S’agissant d’un opéra, les voix comptent pour beaucoup, évidemment. La distribution n’annonçait aucune grande voix, nulle tessiture exceptionnelle, néanmoins le ténor Joël O’Cangha a campé un Saint-Georges convainquant et, du côté des femmes, Samar Salame s’est plutôt bien tirée du rôle de Sophie, l’ennemie jurée du héros, autant d’ailleurs par son jeu de scène que par ses prouesses vocales. Caroline Arnaud, la reine, ne fut pas mauvaise non plus, et pour les mêmes raisons. La partie de ballet était tenue par de jeunes martiniquaises qui, loin de se montrer maladroites, ont paru au contraire tout-à-fait charmantes. Le chœur était également composé par des Martiniquais ; leur mariage avec les chanteurs allogènes n’était pas disharmonieux, ce qui n’est pas le cas – hélas – comme on le sait – de tous les mariages.

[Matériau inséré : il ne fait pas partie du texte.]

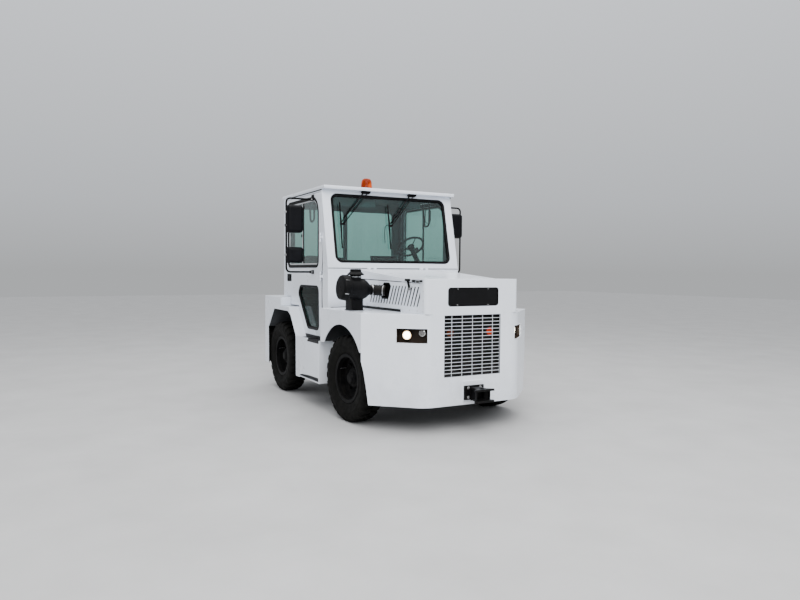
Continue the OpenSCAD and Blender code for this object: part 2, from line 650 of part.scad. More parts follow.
/* ---- wheels ---- */
// one wheel stands with its outer side towards +Y; x is the axle
module tyre_at(x) {
    color("#1b1c1d") translate([x, wheel_y, tyre_r]) rotate([-90, 0, 0]) rotate_extrude($fn = 128)
        polygon([[tyre_bead_r + 0.3, -92], [rim_flange_r + 2, -92], [rim_flange_r + 14, -106], [380, -tyre_w / 2], [440, -tyre_w / 2 + 4], [478, -112], [tyre_r, -80],
                 [tyre_r, 80], [478, 112], [440, tyre_w / 2 - 4], [380, tyre_w / 2], [rim_flange_r + 14, 106], [rim_flange_r + 2, 92], [tyre_bead_r + 0.3, 92]]);
}
module rim_at(x) {
    color("#202224") translate([x, wheel_y, tyre_r]) rotate([-90, 0, 0]) difference() {
        rotate_extrude($fn = 128) union() {
            // barrel with flanges
            polygon([[242, -100], [rim_flange_r, -100], [rim_flange_r, -93], [tyre_bead_r, -93], [tyre_bead_r, 93], [rim_flange_r, 93], [rim_flange_r, 100], [242, 100]]);
            // disc and hub
            polygon([[spindle_r + run, -60], [150, -60], [243, -20], [243, -6], [150, -46], [110, -46], [110, 20], [85, 34], [spindle_r + run, 34]]);
        }
        for (a = [0:45:315]) rotate([0, 0, a]) translate([190, 0, -80]) cylinder(r = 22, h = 100, $fn = 32);
    }
}
module front_tyre_left() { steered(1) tyre_at(front_axle_x); }
module front_tyre_right() { steered(-1) mirror([0, 1, 0]) tyre_at(front_axle_x); }
module rear_tyre_left() { tyre_at(rear_axle_x); }
module rear_tyre_right() { mirror([0, 1, 0]) tyre_at(rear_axle_x); }
module front_rim_left() { steered(1) rim_at(front_axle_x); }
module front_rim_right() { steered(-1) mirror([0, 1, 0]) rim_at(front_axle_x); }
module rear_rim_left() { rim_at(rear_axle_x); }
module rear_rim_right() { mirror([0, 1, 0]) rim_at(rear_axle_x); }

/* ---- roof and deck fittings ---- */
module beacon() {
    color("orange") union() {
        translate([-729, 0, roof_z + roof_t]) cylinder(r = 84, h = 60, $fn = 64);
        translate([-729, 0, roof_z + roof_t + 60]) cylinder(r = 80, h = 120, $fn = 64);
        translate([-729, 0, roof_z + roof_t + 180]) cylinder(r1 = 80, r2 = 40, h = 57, $fn = 64);
    }
}
// wipers: y of the pivot cover, y and slope length of the blade's middle
wiper_table = [[-350, -737], [334, -52]];
module wipers() {
    color("#202224") translate([cab_x, 0, belt_z]) rotate([0, -lean, 0]) for (w = wiper_table) union() {
        box(1, 46, w[0] - 65, w[0] + 65, 982, 1011);
        for (d = [-30, 30]) wiper_arm([w[0] + d, 998], [w[1] + d * 0.7 + 10, 561]);
        box(22, 40, w[1] - 27, w[1] + 49, 542, 579);
        translate([24, w[1], 560]) rotate([-1.5, 0, 0]) box(-20, 1, -9, 9, -310, 290);
    }
}
module wiper_arm(a, b) {
    l = norm(b - a);
    translate([32, a[0], a[1]]) rotate([atan2(b[1] - a[1], b[0] - a[0]), 0, 0]) translate([-4, 0, -6]) cube([8, l, 12]);
}
// middle of the air cleaner's cover, its slope and the start of the hose
air_x = 942;
air_y = -1126;
air_z = 1526;
air_tilt = 5;
hose_y = -737;
hose_z = 1491;
module air_cleaner() {
    color("#202224") union() {
        // cover, body and outlet cone, leaning down towards the hood
        translate([air_x, air_y, air_z]) rotate([-90 - air_tilt, 0, 0]) rotate_extrude($fn = 96)
            polygon([[0, 0], [118, 0], [132, 5], [140, 14], [143, 28], [143, 88], [118, 98], [118, 268], [112, 292], [102, 312], [86, 334], [70, 352], [60, 364], [57, 384], [0, 384]]);
        // neck and rain cap
        rod_z(air_x, -935, 1590, 1666, 64);
        translate([air_x, -935, 1660]) cylinder(r = 96, h = 12, $fn = 64);
        translate([air_x, -935, 1672]) cylinder(r1 = 96, r2 = 66, h = 24, $fn = 64);
        translate([air_x, -935, 1696]) cylinder(r = 62, h = 34, $fn = 64);
        // bracket on the deck
        box(775, 945, -985, -840, deck_z, 1425);
    }
}
module intake_hose() {
    color("#26282a") translate([air_x, hose_y, hose_z]) union() {
        rotate([-90, 0, 0]) cylinder(r = 62, h = 22, $fn = 64);
        // slanted run to the hood
        multmatrix([[1, 0.76, 0, 0], [0, 1, 0, 0], [0, -0.05, 1, 0], [0, 0, 0, 1]]) rotate([-90, 0, 0]) cylinder(r = 62, h = -606 - hose_y, $fn = 64);
    }
}

chassis_frame();
front_shell();
front_fenders();
hood_sides();
hood_lid();
grille();
front_plate();
lamps();
front_coupling();
rear_coupling();
cab_front();
cab_frame();
cab_roof();
cab_floor();
cab_glass();
dashboard();
steering_wheel();
seats();
door_right();
door_left();
door_glass_right();
door_glass_left();
mirror_right();
mirror_left();
rear_body();
rear_fenders();
step_boxes();
front_axle();
rear_axle();
knuckle_right();
knuckle_left();
leaf_springs();
powertrain();
front_rim_right();
front_rim_left();
rear_rim_right();
rear_rim_left();
front_tyre_right();
front_tyre_left();
rear_tyre_right();
rear_tyre_left();
beacon();
wipers();
air_cleaner();
intake_hose();
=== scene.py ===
import json
import math
import random

import bmesh
import bpy
from mathutils import Matrix, Vector


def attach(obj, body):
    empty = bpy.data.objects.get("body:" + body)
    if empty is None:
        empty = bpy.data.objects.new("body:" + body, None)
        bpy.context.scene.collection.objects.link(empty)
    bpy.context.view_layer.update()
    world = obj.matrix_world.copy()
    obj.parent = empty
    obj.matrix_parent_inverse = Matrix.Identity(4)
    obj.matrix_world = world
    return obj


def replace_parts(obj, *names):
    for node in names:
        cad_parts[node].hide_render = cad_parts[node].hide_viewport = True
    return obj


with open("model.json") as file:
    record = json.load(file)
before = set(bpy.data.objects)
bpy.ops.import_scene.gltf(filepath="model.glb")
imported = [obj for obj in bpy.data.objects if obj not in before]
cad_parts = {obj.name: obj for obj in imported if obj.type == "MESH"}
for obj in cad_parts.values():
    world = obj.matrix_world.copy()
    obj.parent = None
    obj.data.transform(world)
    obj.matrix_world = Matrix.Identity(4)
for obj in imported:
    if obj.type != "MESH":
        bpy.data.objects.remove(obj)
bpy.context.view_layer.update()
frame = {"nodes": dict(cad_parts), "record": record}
nodes = frame["nodes"]


# ------------------------------------------------------------------ camera
def place_camera():
    yaw, pitch, roll = math.radians(28.578), math.radians(2.418), math.radians(0.343)
    up = Vector((0, 0, 1))
    d = Vector((-math.cos(yaw), math.sin(yaw), 0))
    f = d * math.cos(pitch) - up * math.sin(pitch)
    u = d * math.sin(pitch) + up * math.cos(pitch)
    r = f.cross(u)
    right = r * math.cos(roll) + u * math.sin(roll)
    top = -r * math.sin(roll) + u * math.cos(roll)
    cam = bpy.data.cameras.new("camera")
    cam.sensor_width = 36.0
    cam.sensor_fit = "HORIZONTAL"
    cam.lens = 29.88
    cam.clip_end = 200
    ob = bpy.data.objects.new("camera", cam)
    bpy.context.scene.collection.objects.link(ob)
    m = Matrix((right, top, -f)).transposed().to_4x4()
    m.translation = Vector((7.7827, -4.0869, 1.70))
    ob.matrix_world = m
    bpy.context.scene.camera = ob


place_camera()


# ------------------------------------------------------------------ material helpers
def new_mat(name):
    m = bpy.data.materials.new(name)
    m.use_nodes = True
    nt = m.node_tree
    return m, nt, nt.nodes["Principled BSDF"]


def coords(nt, scale=(1, 1, 1)):
    tc = nt.nodes.new("ShaderNodeTexCoord")
    mp = nt.nodes.new("ShaderNodeMapping")
    mp.inputs["Scale"].default_value = scale
    nt.links.new(tc.outputs["Object"], mp.inputs["Vector"])
    return mp.outputs["Vector"]


def noise(nt, vec, scale, detail=4, rough=0.55, distort=0.0):
    n = nt.nodes.new("ShaderNodeTexNoise")
    n.inputs["Scale"].default_value = scale
    n.inputs["Detail"].default_value = detail
    n.inputs["Roughness"].default_value = rough
    n.inputs["Distortion"].default_value = distort
    nt.links.new(vec, n.inputs["Vector"])
    return n.outputs["Fac"]


def ramp(nt, fac, stops):
    r = nt.nodes.new("ShaderNodeValToRGB")
    e = r.color_ramp.elements
    e[0].position, e[0].color = stops[0][0], stops[0][1]
    e[1].position, e[1].color = stops[-1][0], stops[-1][1]
    for p, c in stops[1:-1]:
        k = e.new(p)
        k.color = c
    nt.links.new(fac, r.inputs["Fac"])
    return r.outputs["Color"]


def grey(v, a=1.0):
    return (v, v, v, a)


def rgba(c, k=1.0):
    return (c[0] * k, c[1] * k, c[2] * k, 1.0)


def mix_rgb(nt, fac, a, b, mode="MIX"):
    n = nt.nodes.new("ShaderNodeMix")
    n.data_type = "RGBA"
    n.blend_type = mode
    socks = (n.inputs[0], n.inputs[6], n.inputs[7])
    for sock, val in zip(socks, (fac, a, b)):
        if isinstance(val, (tuple, list, float, int)):
            sock.default_value = val
        else:
            nt.links.new(val, sock)
    return n.outputs[2]


def math_node(nt, op, a, b=None, clamp=False):
    n = nt.nodes.new("ShaderNodeMath")
    n.operation = op
    n.use_clamp = clamp
    for sock, val in zip(n.inputs, (a, b)):
        if val is None:
            continue
        if isinstance(val, (float, int)):
            sock.default_value = val
        else:
            nt.links.new(val, sock)
    return n.outputs["Value"]


def add_bump(nt, bsdf, height, strength, distance):
    b = nt.nodes.new("ShaderNodeBump")
    b.inputs["Strength"].default_value = strength
    b.inputs["Distance"].default_value = distance
    nt.links.new(height, b.inputs["Height"])
    nt.links.new(b.outputs["Normal"], bsdf.inputs["Normal"])
    return b


def height_band(nt, z0, z1):
    """1 at and below z0, falling to 0 at z1."""
    sep = nt.nodes.new("ShaderNodeSeparateXYZ")
    nt.links.new(coords(nt), sep.inputs["Vector"])
    r = nt.nodes.new("ShaderNodeMapRange")
    r.inputs["From Min"].default_value = z0
    r.inputs["From Max"].default_value = z1
    r.inputs["To Min"].default_value = 1.0
    r.inputs["To Max"].default_value = 0.0
    nt.links.new(sep.outputs["Z"], r.inputs["Value"])
    return r.outputs["Result"]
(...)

Il faut ajouter que le succès de cet opéra – qui ne pouvait évidemment rivaliser avec les superproductions de New York, Paris, Aix-en-Provence, etc. – tient aussi au décor et aux costumes. Deux murs percés de portes, entre lesquels est ménagé un couloir de circulation pour les artistes entrant ou sortant, font tout le décor. On change de lieu simplement en projetant sur ce mur des images différentes. Il devient ainsi au gré des scènes salle de concert, jardin, salon, temple, prison,… Quant aux costumes, ils sont, pour les femmes en tout cas, somptueux pendant tout le premier acte, qui se passe avant la Révolution. Ils le sont moins, par la force des choses, au second acte, dont l’action a lieu pendant la tourmente révolutionnaire, au temps des sans-culottes. Si, de manière générale, le premier acte séduit davantage que le suivant, cela n’est dû ni à la musique ni au chant mais simplement à l’ambiance bien plus sombre du second acte. Les privilèges des nobles de l’Ancien Régime étaient scandaleux et il était nécessaire que la Révolution eût lieu, mais Dieu que ces gens-là savaient faire la fête !
À Fort-de-France le 12 décembre 2014.
(1) Par ailleurs l’auteur du livre Monsieur de Saint-George, le Nègre des Lumières.